In our experience, it is much better to take a considered approach to tendering than the shotgun approach. Firing off tender submissions that have been rushed through, completed without input from other departments, and costed on a scrap piece of paper will lead to a poor contract win rate. Even if you manage to submit many more tenders this way, your success rate will soon tell you you're wasting your time. Effective bid / no bid decisions need to be taken as early as possible using a structured process.
While tender timescales are usually tight, you must make good use of all available time so you don't place yourself at a disadvantage. This means obtaining all of the tender documents as soon as they are published and immediately starting your bid / no bid decision process.
This important first step will help you decide if the contract is worth bidding for and if you should allocate your full bid writing resources to the tender opportunity. Some questions that you and your colleagues should consider include the following:
- Can the service or product the commissioner wants be delivered to the required quality, within the available budget?

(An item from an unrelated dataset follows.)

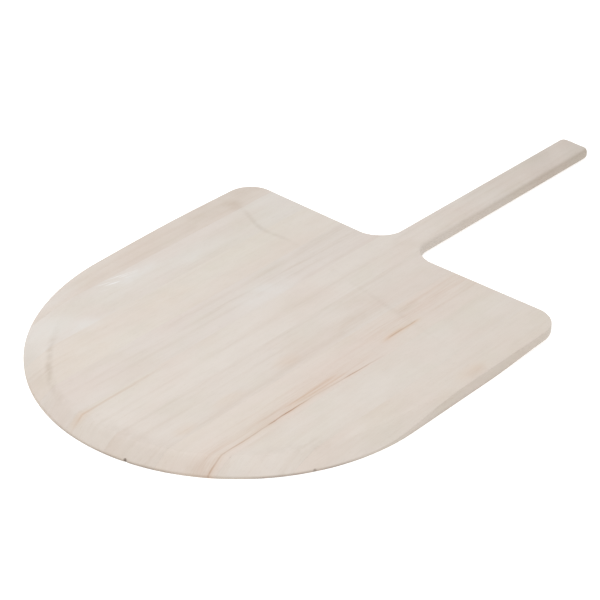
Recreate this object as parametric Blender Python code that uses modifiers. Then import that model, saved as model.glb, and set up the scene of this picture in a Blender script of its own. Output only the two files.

- Does this contract fit with our company’s strategic vision?
- Could a profit be made?
- Do we meet the eligibility criteria in terms of turnover, experience and quality?
- What are the contract risks and can they be managed?
- Can we successfully implement the contract within the required timeframes?
- Can we implement and deliver the contract without it negatively impacting on our other contracts?
- Do we have a realistic chance of winning?
Filtering tender opportunities in this way will help you to focus your resources on bidding for contracts that are most suitable for your company. It is much better to use your time and energy bidding for contracts that will offer bigger rewards (e.g. greater returns, enhanced reputation, new partnerships or new growth opportunities) than to go for anything and everything that comes along.
Sometimes, timescales are so tight that companies have little choice but to start writing their bids while they are still working out whether they should submit. This happened to one of our clients recently. Three days into the tender process, their finance team realised that the contract could not be delivered, to the required quality and standards, within the ceiling price. A decision was taken to put the brakes on. Even though three days were lost, this decision was still better than ploughing on, only to submit a bid that would either fail on price, or result in a contract being delivered poorly on a shoestring budget.
In summary, making better bid / no bid decisions will improve the efficiency of your bid writing and lead to a better contract win rate.